Cloudera Bug: CDH-37189
Workaround: Contact Cloudera Support for information on how to deploy a patch to resolve the issue.
Tasks that fail due to YARN preemption can cause job failure
Bug: SPARK-8167
Tasks that are running on preempted executors will count as FAILED with an ExecutorLostFailure.
Apache Sqoop
Oracle connector not working with lowercase columns
Bug: SQOOP-2723
The Oracle connector now works with lowercase columns.
Run only one map task attempt during export
Bug: SQOOP-2712
In most scenarios, running multiple map task attempts by default when performing an export is not required. The default is now one map task attempt during export operations.
Do not dump data on error in TextExportMapper by default
Bug: SQOOP-2651
Dumping data in the TextExportMapper might unintentionally leak sensitive information to logs. The enableDataDumpOnError key is set to false by default. A user can set the value to true to intentionally write the data to the log.
Support of glob paths during export
Bug: SQOOP-1281
Glob paths are now supported for export.
Sqoop should support importing from table with column names containing some special characters
Bug: SQOOP-2387
Sqoop supports some special characters in column names. The specific list of characters depends on those supported for a particular database.

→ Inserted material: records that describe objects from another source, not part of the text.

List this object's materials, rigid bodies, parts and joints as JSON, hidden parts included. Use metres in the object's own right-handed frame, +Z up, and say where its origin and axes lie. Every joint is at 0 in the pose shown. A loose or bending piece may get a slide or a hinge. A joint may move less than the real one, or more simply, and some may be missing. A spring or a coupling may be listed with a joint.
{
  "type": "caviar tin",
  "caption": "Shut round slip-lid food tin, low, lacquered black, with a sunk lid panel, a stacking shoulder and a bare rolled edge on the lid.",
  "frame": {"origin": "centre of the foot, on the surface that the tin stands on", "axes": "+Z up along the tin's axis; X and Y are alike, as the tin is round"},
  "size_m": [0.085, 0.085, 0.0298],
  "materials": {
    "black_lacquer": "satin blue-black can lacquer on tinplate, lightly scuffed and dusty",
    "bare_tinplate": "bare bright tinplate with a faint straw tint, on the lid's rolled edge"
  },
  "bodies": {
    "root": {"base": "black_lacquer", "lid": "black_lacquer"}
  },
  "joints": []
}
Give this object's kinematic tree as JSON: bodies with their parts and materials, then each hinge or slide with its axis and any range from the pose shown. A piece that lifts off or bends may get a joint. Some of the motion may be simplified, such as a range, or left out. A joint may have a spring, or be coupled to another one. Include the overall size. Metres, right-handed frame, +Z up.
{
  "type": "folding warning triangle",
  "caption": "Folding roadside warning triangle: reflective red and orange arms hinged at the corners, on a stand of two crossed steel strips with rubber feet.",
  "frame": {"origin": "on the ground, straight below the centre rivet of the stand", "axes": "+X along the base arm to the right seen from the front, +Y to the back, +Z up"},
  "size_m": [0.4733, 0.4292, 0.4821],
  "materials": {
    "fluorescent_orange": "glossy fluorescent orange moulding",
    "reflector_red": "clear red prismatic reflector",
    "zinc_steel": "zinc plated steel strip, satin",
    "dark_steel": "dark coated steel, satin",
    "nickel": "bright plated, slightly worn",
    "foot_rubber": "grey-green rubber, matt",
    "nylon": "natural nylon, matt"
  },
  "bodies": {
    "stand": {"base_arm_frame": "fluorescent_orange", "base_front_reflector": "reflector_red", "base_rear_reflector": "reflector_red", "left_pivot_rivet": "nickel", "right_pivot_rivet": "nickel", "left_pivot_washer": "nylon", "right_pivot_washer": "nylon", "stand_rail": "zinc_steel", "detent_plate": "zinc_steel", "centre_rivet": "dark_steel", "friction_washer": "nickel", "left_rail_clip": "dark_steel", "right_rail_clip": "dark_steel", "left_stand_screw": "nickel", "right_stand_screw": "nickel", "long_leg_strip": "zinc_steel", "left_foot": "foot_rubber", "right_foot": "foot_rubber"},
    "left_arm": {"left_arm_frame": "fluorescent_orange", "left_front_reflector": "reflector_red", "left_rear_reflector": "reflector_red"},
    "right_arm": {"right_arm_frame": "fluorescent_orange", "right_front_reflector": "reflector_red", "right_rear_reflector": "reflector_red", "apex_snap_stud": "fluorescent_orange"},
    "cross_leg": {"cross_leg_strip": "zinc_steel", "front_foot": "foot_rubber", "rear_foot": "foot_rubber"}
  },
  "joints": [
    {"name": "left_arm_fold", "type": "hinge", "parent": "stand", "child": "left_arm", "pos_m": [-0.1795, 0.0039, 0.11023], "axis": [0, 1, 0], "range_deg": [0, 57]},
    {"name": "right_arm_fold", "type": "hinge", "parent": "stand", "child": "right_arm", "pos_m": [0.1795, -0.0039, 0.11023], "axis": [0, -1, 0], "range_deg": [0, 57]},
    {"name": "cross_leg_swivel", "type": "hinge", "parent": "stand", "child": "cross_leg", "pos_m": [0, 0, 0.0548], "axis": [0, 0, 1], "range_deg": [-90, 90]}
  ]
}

Avro export ignores --columns option
Bug: SQOOP-1369
AvroExportMapper now supports the --columns option to restrict the columns to export.
JDK
Java 8 (updates 60 and higher) has problems with joda-time and S3 requests
Bug: SPARK-11413
Cloudera Bug: CDH-31245
Versions of Java 1.8, from update 60 and higher (jdk1.8.0_60++), cause S3 to fail because joda-time cannot format time zones.